The US Treasury Department announced on Thursday that it had added new punitive measures against Russia's Federal Security Service and Main Intelligence Directorate over cyberattacks prior to the November 8 elections.
The Trump administration wielded new anti-Russia sanctions legislation for the first time to impose new punitive measures on the head of the country's Main Intelligence Directorate (GRU) Igor Korobov.
The United States sanctioned five Russian entities and 19 individuals for cyber intrusions and election interference in 2016, according to the Treasury Department.
"Today, the US Department of the Treasury’s Office of Foreign Assets Control (OFAC) designated five entities and 19 individuals under the Countering America’s Adversaries Through Sanctions Act (CAATSA) as well as Executive Order 13694, ‘Blocking the Property of Certain Persons Engaging in Significant Malicious Cyber-Enabled Activities,’ as amended, and codified pursuant to CAATSA", the department's release said.
The fresh sanctions package targets Russia's Federal Security Service, along with the Main Intelligence Directorate. The list of individuals included Sergei Afanasyev, Grigoriy Molchanov, Vladimir Alexseyev, Sergey Gizunov, Igor Korobov, who the Treasury Department said are linked to Russia's Main Intelligence Directorate.
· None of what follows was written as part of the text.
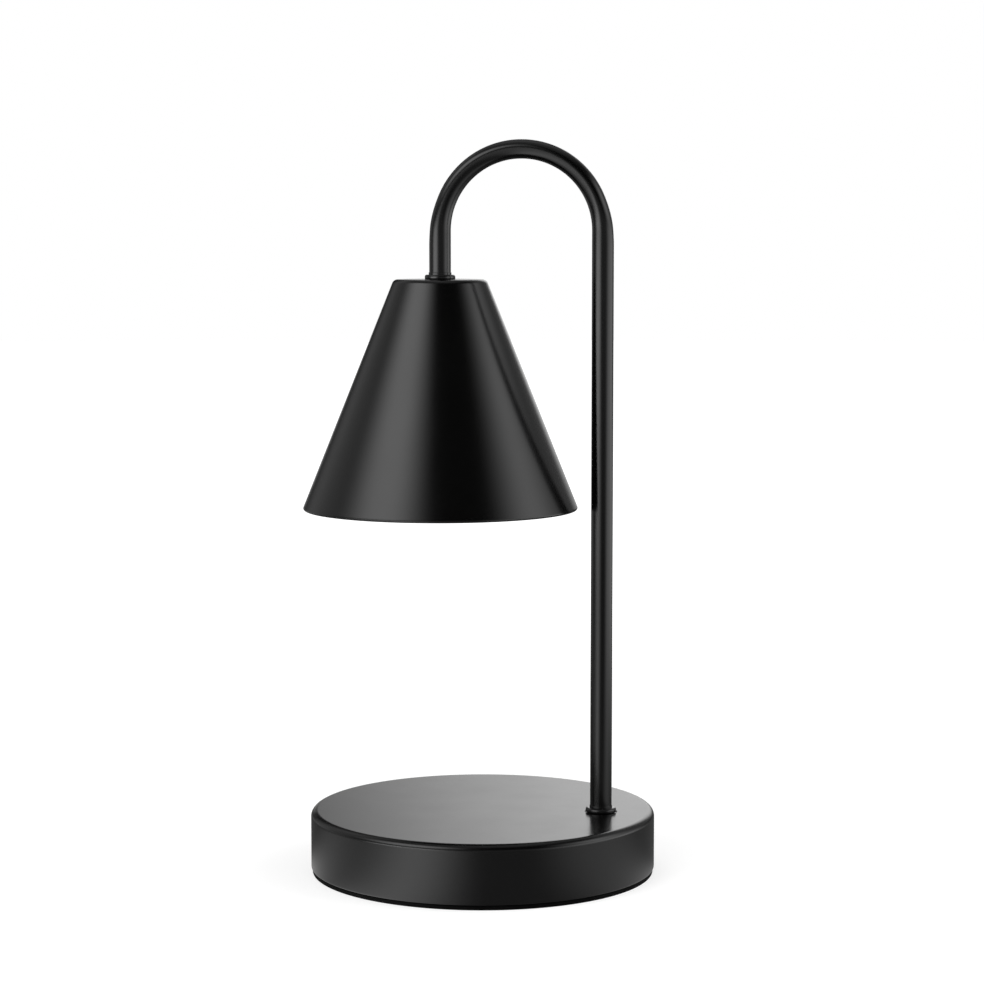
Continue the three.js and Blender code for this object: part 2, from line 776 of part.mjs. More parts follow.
// A pin's curved slot: narrow for the neck where it locks, round for the head where it goes in. The
// sign tells the two pins apart.
function keyhole(sign) {
  const fromZ = holderFace - overrun;
  const toZ = chamberFloor + gap;
  const locked = Math.PI / 2;
  const open = locked - radians(twistAngle);
  const half = pinRadius + gap;
  const shape = new THREE.Shape();
  shape.absarc(0, 0, pinOffset + half, open, locked);
  shape.absarc(0, pinOffset, half, locked, locked + Math.PI);
  shape.absarc(0, 0, pinOffset - half, locked, open, true);
  const x = pinOffset * Math.cos(open);
  const y = pinOffset * Math.sin(open);
  const entry = post(sign * x, sign * y, fromZ, toZ, pinHeadRadius + gap);
  return raised(shape, fromZ, toZ, { turn: turnOf(sign) }).add(entry);
}

// The room behind the face in which a pin's head travels under its contact.
function contactChamber(sign) {
  const clear = pinHeadRadius + gap;
  const open = Math.PI / 2 - radians(twistAngle);
  const left = -clear;
  const right = pinOffset * Math.cos(open) + clear;
  const low = pinOffset * Math.sin(open) - clear;
  const high = contactFace + contactThickness + gap;
  const shape = roundedRectangle((right - left) / 2, (high - low) / 2, chamberCorner);
  const middle = { x: (right + left) / 2, y: (high + low) / 2, turn: turnOf(sign) };
  return raised(shape, chamberFloor, holderTop + overrun, middle);
}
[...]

The Treasury also designated three entities and 13 individuals on a charge of "malicious cyber activity," the news release said.
This list includes the Internet Research Agency, Concord Management and Consulting, Concord Catering as well as 13 people the US Administration earlier found to be involved in the purported meddling in the 2016 US Presidential elections: Evgeniy Prigozhin, Dzheykhun Aslanov, Anna Bogacheva, Maria and Robert Bovda, Mikhail Burchik, Mikhail Bystrov, Irina Kaverzina, Aleksandra Krylova, Vadim Podkopaev, Sergey Polozov, Gleb Vasilchenko and Vladimir Venkov.
Senior US national security officials told reporters that Thursday's announcement marked the first time sanctions have been issued under CAATSA.
The US Congress passed CAATSA last summer in response to allegations that Russia sought to influence the 2016 US presidential election. Trump signed it into law on August 2.
Trump Strikes Russia, Critics
The Trump administration has been widely criticized for not doing enough in response to Moscow's activities in 2016. The White House claimed otherwise saying that Trump has been tougher on Russia than any previous administration.
Press Secretary Sarah Sanders told reporters on Thursday that Washington will continue to apply pressure on Russia until the country's government changes its behavior. Sanders said it would be up to Moscow to decide whether "they want to be a good actor or a bad actor."
US Treasury Secretary Steve Mnuchin said in a Thursday statement that the US government will impose more sanctions on Russia in the future under CAATSA.
"Treasury intends to impose additional CAATSA sanctions, informed by our intelligence community, to hold Russian government officials and oligarchs accountable for their destabilizing activities by severing their access to the US financial system," Mnuchin said in a statement.
The US State Department supported the administration's move and rejected Moscow’s accusations that the United States timed the new sanctions package to impact the upcoming presidential election in the country.
US lawmakers met the sanctions announcement with praise and calls for more actions. For instance, Senate Foreign Relations Committee and ranking Democrat Bob Menendez suggested the new package was only the beginning and warned Russia should expect more measures.
House of Representatives Foreign Affairs Committee Chairman Ed Royce called on Trump to follow up with additional penalties authorized by the US Congress and that his committee would monitor his progress.
Russian officials and lawmakers reacted to the new round of sanctions by criticizing the move and promising similar measures in return.
Shortly after the announcement, Russian Deputy Foreign Minister Sergey Ryabkov told RIA Novosti no matter how hard the United States is trying, sanctions do not work.
"The question is why Washington, which tries to 'punish us' for an independent course on the international arena, regularly adds sanctions? Simply because the previous measures of pressure did not work — neither bans on economic cooperation with us, nor threats of blocking transactions, nor saber-rattling of our weapons at our borders, which is getting louder, no denials of visas, no other attempts," Ryabkov said.
Yevgeny Serebrennikov, first deputy chair of the Russian upper house’s defense and security committee, told Sputnik Russia will put forward similar measures in response to new US sanctions.
Russia has repeatedly denied interfering in the US election process, calling the charges an absurd distraction from pressing domestic issues including corruption.